▶ [What is required]
Seek out every line containing the word "this", and copy each.
##### Listed entries
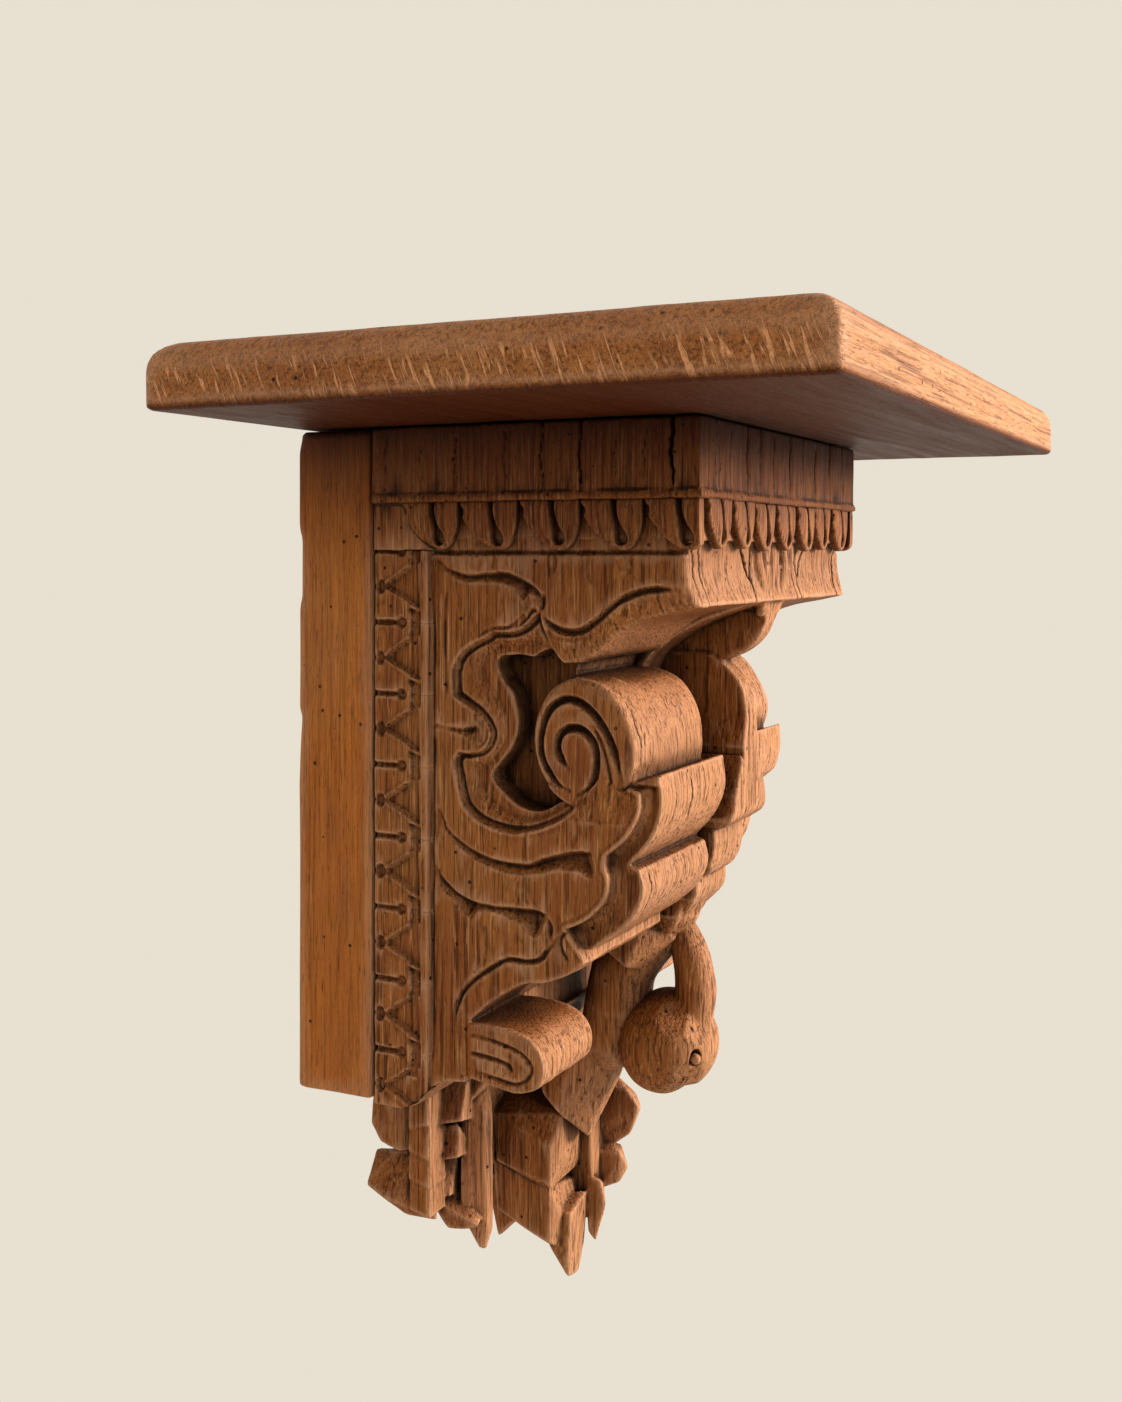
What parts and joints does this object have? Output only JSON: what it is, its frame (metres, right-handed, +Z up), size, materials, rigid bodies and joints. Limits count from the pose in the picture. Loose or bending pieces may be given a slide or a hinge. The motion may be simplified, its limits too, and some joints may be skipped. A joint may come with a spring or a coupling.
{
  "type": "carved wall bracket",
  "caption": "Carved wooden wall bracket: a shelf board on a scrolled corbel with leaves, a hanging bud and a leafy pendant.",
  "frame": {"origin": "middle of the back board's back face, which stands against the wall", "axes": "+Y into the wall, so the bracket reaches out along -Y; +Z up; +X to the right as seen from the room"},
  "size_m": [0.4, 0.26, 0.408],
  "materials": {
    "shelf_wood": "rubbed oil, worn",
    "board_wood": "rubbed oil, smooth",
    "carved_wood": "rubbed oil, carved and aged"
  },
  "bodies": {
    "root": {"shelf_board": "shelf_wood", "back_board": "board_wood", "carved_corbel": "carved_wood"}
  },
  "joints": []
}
##########
##### Listed entries
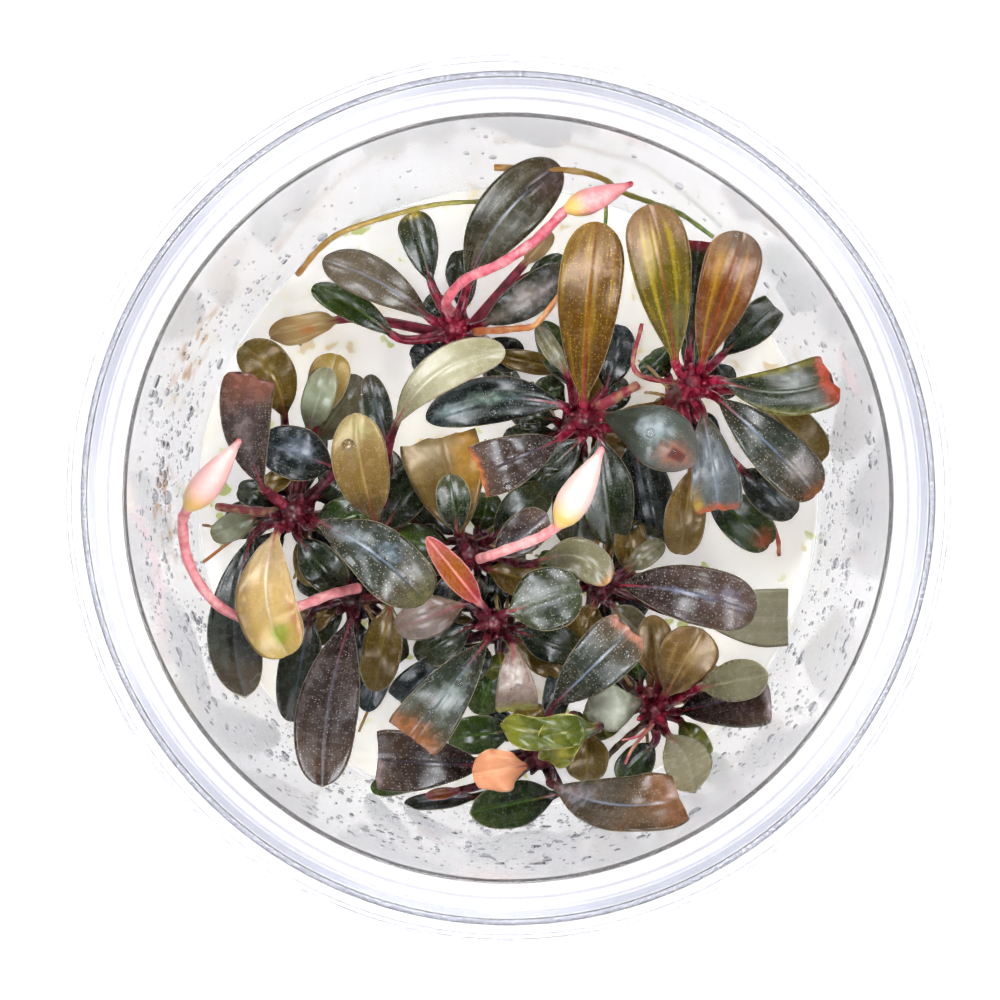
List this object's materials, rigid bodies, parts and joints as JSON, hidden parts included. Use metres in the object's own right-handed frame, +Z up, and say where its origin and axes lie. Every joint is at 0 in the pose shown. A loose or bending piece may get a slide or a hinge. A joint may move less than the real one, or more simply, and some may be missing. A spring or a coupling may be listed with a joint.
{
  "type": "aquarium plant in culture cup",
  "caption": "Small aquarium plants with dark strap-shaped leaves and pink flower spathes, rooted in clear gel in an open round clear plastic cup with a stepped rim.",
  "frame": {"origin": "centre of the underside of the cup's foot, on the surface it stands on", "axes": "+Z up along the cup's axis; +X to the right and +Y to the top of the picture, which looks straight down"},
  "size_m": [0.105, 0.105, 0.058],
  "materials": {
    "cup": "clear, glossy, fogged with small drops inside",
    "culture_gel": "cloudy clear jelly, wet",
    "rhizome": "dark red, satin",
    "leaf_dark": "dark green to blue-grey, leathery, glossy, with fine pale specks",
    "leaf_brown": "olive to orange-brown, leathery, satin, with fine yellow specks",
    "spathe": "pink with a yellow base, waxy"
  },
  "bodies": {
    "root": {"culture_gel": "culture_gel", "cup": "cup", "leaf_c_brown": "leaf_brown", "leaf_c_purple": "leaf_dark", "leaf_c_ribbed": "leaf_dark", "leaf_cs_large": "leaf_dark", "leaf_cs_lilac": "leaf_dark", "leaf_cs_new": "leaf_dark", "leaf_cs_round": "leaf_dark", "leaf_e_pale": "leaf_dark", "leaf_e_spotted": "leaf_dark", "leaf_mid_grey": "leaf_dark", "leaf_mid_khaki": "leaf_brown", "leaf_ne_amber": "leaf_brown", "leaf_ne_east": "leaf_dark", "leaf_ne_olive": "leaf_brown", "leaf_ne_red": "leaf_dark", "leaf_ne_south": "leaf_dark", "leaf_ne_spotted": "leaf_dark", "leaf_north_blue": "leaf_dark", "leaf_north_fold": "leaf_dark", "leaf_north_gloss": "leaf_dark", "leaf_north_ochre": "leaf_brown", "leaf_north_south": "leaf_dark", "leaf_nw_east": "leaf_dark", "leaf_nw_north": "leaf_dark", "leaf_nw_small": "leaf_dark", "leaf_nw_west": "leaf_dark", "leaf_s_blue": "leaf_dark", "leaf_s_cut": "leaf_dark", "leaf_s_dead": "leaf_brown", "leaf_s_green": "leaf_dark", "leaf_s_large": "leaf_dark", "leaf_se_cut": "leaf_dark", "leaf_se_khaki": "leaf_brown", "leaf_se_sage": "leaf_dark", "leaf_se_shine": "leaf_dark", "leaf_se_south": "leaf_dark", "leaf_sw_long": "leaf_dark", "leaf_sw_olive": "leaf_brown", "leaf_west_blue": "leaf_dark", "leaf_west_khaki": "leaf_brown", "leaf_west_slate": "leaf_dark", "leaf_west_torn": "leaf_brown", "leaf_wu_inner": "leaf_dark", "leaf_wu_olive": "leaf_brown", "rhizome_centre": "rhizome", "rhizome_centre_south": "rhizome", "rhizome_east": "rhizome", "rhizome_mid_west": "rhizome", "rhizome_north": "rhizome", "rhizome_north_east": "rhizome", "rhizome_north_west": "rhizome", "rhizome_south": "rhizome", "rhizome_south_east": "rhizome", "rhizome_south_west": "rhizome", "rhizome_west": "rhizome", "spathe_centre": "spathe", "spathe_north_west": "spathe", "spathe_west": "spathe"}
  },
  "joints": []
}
##########
▶ [Problem solution]
What parts and joints does this object have? Output only JSON: what it is, its frame (metres, right-handed, +Z up), size, materials, rigid bodies and joints. Limits count from the pose in the picture. Loose or bending pieces may be given a slide or a hinge. The motion may be simplified, its limits too, and some joints may be skipped. A joint may come with a spring or a coupling.
List this object's materials, rigid bodies, parts and joints as JSON, hidden parts included. Use metres in the object's own right-handed frame, +Z up, and say where its origin and axes lie. Every joint is at 0 in the pose shown. A loose or bending piece may get a slide or a hinge. A joint may move less than the real one, or more simply, and some may be missing. A spring or a coupling may be listed with a joint.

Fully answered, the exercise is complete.